This flow chart recommends news sources based on your existing political views and your desire to confirm versus challenge those views:
Reading contrary viewpoints is much more difficult mentally than reading supporting views, but as the flow chart illustrates, is necessary for overcoming confirmation bias.
Two noteworthy sets of news outlets and commentary that don’t fit into the flow chart above are:
- Sources that challenge both the mainstream left and the mainstream right:
- The Economist. Describing its position as the “extreme centre,” the Economist believes in free trade and free markets, opposes capital punishment, and favors gun control and gay marriage. It will be useful to someone who currently holds the opposite views and wants to consider sophisticated contrary arguments.
- The Atlantic.
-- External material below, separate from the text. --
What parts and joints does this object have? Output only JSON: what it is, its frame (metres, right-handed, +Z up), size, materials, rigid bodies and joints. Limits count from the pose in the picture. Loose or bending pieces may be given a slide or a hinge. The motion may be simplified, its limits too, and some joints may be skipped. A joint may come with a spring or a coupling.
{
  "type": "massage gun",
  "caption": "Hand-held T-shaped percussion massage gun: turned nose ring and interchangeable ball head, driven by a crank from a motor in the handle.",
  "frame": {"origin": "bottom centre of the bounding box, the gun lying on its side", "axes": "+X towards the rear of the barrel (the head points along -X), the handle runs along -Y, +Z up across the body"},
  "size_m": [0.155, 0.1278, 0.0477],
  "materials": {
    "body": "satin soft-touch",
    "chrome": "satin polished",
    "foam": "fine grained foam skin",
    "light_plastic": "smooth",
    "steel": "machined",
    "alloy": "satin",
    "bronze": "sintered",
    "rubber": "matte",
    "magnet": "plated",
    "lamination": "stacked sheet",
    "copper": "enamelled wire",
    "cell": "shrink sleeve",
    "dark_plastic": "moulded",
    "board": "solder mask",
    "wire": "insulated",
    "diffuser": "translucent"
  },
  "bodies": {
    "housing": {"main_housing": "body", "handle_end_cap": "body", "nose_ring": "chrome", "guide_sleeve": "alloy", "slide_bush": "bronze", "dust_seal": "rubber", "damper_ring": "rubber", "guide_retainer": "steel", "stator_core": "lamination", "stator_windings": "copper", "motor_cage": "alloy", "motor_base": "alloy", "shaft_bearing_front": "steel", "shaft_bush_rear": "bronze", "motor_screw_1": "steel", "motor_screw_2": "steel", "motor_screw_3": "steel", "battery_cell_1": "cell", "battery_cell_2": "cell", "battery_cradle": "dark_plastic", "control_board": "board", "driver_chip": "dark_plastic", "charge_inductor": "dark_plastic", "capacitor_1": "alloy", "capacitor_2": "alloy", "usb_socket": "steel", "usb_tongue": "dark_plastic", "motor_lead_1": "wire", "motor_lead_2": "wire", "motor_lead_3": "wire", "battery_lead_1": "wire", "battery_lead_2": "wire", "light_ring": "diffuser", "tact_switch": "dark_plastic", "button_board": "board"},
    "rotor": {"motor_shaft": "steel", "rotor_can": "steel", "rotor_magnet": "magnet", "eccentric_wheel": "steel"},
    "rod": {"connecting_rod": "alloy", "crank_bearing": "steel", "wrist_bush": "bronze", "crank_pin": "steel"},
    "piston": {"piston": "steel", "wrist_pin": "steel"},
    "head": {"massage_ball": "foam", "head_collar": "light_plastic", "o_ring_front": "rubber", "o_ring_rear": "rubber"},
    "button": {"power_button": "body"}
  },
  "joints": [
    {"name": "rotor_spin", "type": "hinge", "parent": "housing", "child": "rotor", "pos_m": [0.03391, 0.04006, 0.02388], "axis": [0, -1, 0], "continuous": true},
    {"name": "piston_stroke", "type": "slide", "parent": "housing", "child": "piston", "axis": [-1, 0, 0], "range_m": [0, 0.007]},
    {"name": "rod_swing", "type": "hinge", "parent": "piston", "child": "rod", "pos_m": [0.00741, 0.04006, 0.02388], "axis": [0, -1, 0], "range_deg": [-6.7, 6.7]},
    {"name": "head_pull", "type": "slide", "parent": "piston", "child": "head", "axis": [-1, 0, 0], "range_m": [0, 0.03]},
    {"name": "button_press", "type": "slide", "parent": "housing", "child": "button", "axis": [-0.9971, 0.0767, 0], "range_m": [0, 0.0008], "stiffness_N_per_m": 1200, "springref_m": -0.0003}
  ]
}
Novel and nuanced takes on important issues, and true to its claim of being “distinctively unbiased” overall. This piece on The Obama Doctrine challenges both sides.
- Two lesser-known sources of commentary that don’t fit neatly within the contemporary left or right are The Rubin Report and the Waking Up podcast with Sam Harris. Like the better-known Real Time with Bill Maher, the hosts of these shows self-identify as liberals and will be vigorously challenging to audiences on the right, particularly the religious right. Also like Maher, however, they forcefully criticize the “regressive left” for overlooking illiberal systems when multiculturalism is at stake. Harris and Maher’s clash with Ben Affleck was a seminal moment in this debate.
- Quasi-Straight News: These outlets, in my view, are closer to straight news than to advocacy, but their broad feel is more left-of-center than right-of-center: CNN, PBS, NPR and BBC.